• **THE REQUEST**
Begin with the first line of the listing and quote every line through the one containing "ink and rope"; give only those lines.

• **INFORMATION PROVIDED**
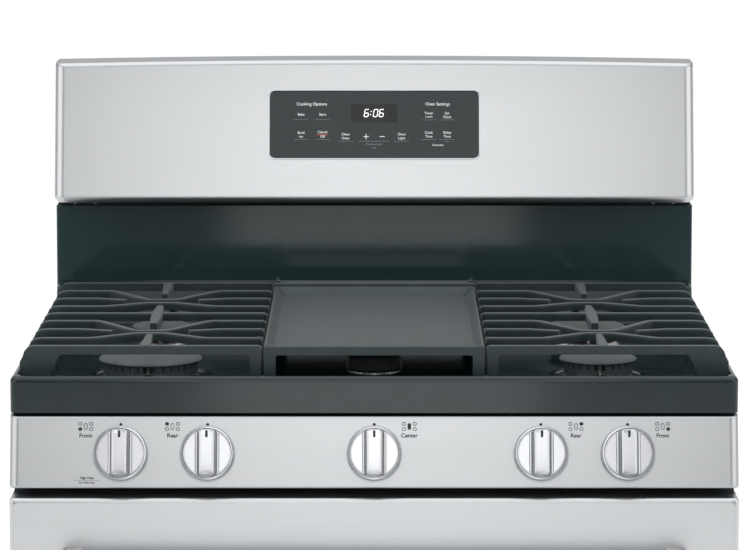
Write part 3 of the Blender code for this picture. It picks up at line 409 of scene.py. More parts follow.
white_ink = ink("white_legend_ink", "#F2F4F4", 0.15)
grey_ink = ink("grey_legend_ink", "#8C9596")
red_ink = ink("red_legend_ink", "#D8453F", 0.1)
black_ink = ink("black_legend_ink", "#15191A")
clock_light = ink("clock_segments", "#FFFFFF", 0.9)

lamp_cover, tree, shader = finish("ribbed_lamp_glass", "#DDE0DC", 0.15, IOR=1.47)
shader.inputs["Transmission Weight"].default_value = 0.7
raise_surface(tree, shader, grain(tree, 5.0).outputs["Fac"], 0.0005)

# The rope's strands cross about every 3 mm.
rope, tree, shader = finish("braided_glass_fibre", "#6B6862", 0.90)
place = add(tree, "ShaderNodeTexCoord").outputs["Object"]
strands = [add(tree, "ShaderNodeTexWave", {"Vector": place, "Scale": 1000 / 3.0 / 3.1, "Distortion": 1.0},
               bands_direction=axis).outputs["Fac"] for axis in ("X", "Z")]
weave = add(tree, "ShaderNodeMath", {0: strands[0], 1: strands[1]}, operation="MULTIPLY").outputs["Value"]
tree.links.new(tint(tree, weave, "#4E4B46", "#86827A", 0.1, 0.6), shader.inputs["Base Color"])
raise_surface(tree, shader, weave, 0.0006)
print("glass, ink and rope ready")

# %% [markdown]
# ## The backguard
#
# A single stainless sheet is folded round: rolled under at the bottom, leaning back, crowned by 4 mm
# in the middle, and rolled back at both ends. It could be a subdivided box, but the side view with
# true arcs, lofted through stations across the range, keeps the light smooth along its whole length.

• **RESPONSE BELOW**
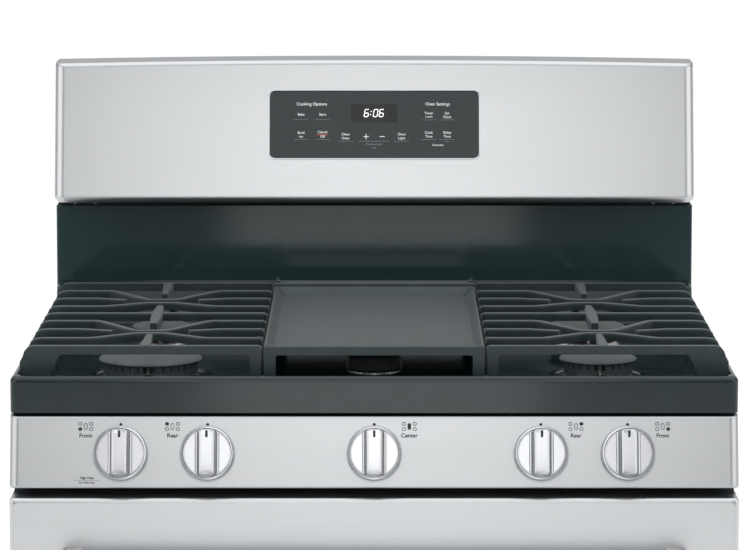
Write part 3 of the Blender code for this picture. It picks up at line 409 of scene.py. More parts follow.
white_ink = ink("white_legend_ink", "#F2F4F4", 0.15)
grey_ink = ink("grey_legend_ink", "#8C9596")
red_ink = ink("red_legend_ink", "#D8453F", 0.1)
black_ink = ink("black_legend_ink", "#15191A")
clock_light = ink("clock_segments", "#FFFFFF", 0.9)

lamp_cover, tree, shader = finish("ribbed_lamp_glass", "#DDE0DC", 0.15, IOR=1.47)
shader.inputs["Transmission Weight"].default_value = 0.7
raise_surface(tree, shader, grain(tree, 5.0).outputs["Fac"], 0.0005)

# The rope's strands cross about every 3 mm.
rope, tree, shader = finish("braided_glass_fibre", "#6B6862", 0.90)
place = add(tree, "ShaderNodeTexCoord").outputs["Object"]
strands = [add(tree, "ShaderNodeTexWave", {"Vector": place, "Scale": 1000 / 3.0 / 3.1, "Distortion": 1.0},
               bands_direction=axis).outputs["Fac"] for axis in ("X", "Z")]
weave = add(tree, "ShaderNodeMath", {0: strands[0], 1: strands[1]}, operation="MULTIPLY").outputs["Value"]
tree.links.new(tint(tree, weave, "#4E4B46", "#86827A", 0.1, 0.6), shader.inputs["Base Color"])
raise_surface(tree, shader, weave, 0.0006)
print("glass, ink and rope ready")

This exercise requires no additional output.